Nonetheless, it's fair to say non-specialists shouldn't be making treatment decisions based on such poor and otherwise collateral evidence. And I would agree the evidence for racially disparate pain management treatment generally is very compelling, just that the racism is more implicit and unconscious. All race-based distinguishers are highly suspect, IMO, even when they accurately reflect a group in context. But unless and until medical systems comprehensively adopt personalized genetic profiling (given various limitations in cost, time, and well-researched data, something still pretty far off for general medicine), doctors are kind of stuck wrestling with old epidemiologic classifiers.

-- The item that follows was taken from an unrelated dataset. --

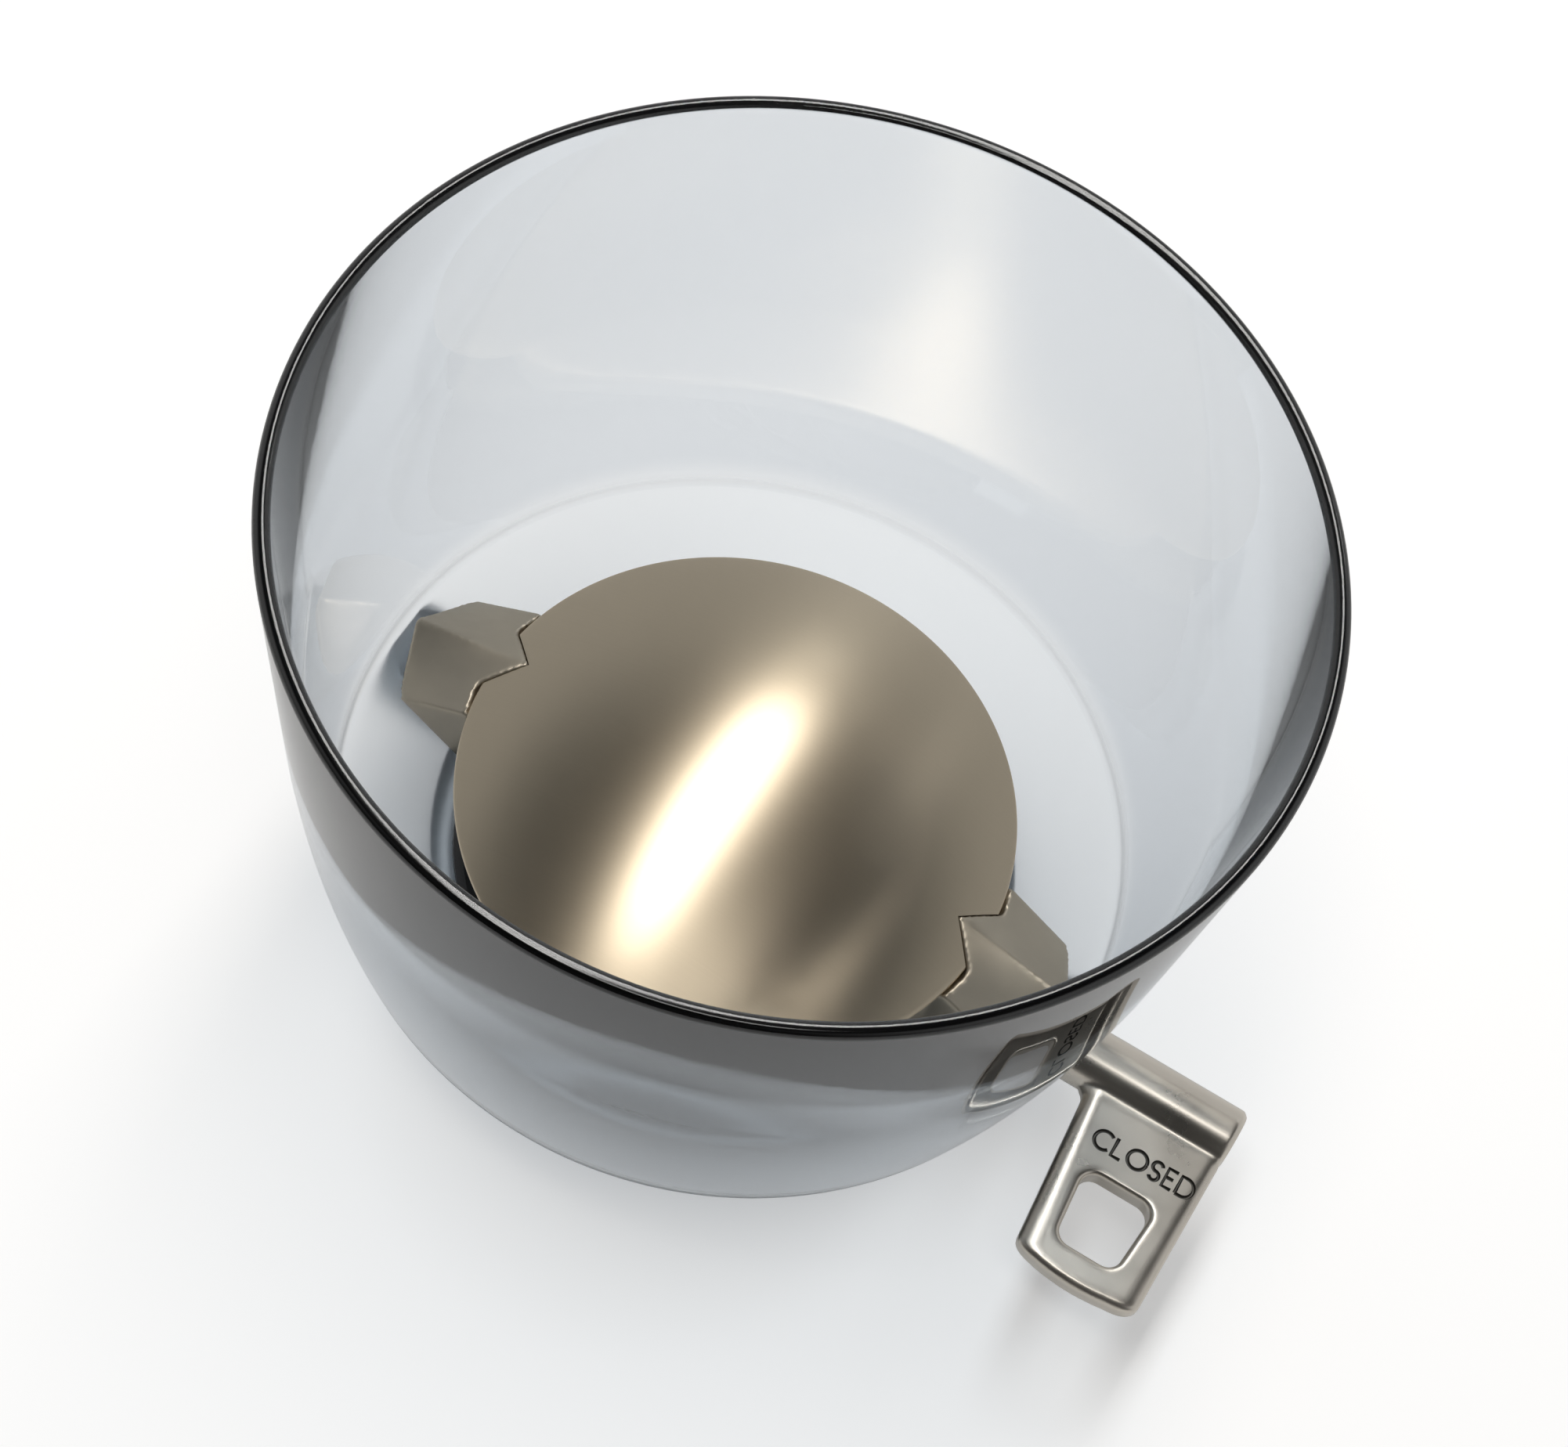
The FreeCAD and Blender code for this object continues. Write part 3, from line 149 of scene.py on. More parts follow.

[1] The abstract says, "Although race is a social construct, the biomedical sciences—including dermatological science—have been used to promote the false idea that race has a biological basis. The study of race-based differences in skin thickness is an example." But the full-text says: "Race-based differences in skin thickness remain an active area of investigation. A review of the literature (1977-2014) reporting differences in aging skin across race and/or ethnicity noted that Asian and Black skin had 'thicker and more compact dermis' than White skin, 'with the thickness being proportional to the degree of pigmentation."4 A 2022 meta-analysis of 133 studies concluded that any difference in epidermal thickness in healthy human skin was minor, calling into question the usefulness of distinguishing skin thickness among racial groups.5" Note that this summation is putting a gloss onto research that is itself equivocal, but then is cited in policy debates to make claims about what "the science" unequivocally says.


Replies

perfmodetoday at 1:35 PM

The original claim isn’t that trainees are deliberately applying racist stereotypes. The study (Hoffman et al., 2016) found that people who endorsed false biological beliefs about race made less accurate pain assessments and worse treatment recommendations. That’s a finding about cognitive bias, not about conscious malice. So the pushback here is against a reading the source doesn’t really support.

The detour into skin thickness is also a bit beside the point. The cited passage is about pain perception, not dermatology. The fact that there’s equivocal evidence on epidermal thickness doesn’t do much to complicate the finding that believing “Black patients feel less pain” leads to undertreating pain. Those are different claims.

I’d also push back a little on the framing that doctors are “stuck” with blunt epidemiologic classifiers until personalized genomics arrives. The disparity evidence here isn’t about doctors making reasonable inferences from imperfect population-level data. It’s about false beliefs producing worse care. You don’t need a genetic profile to stop believing something that isn’t true. The fix for that is education and awareness, which is considerably more available than whole-genome sequencing.

The point about overcorrection with opioids is fair and worth taking seriously. But “researchers pointing out bias might cause overcorrection” is a reason to be careful about how you design interventions, not a reason to soften the description of the problem itself.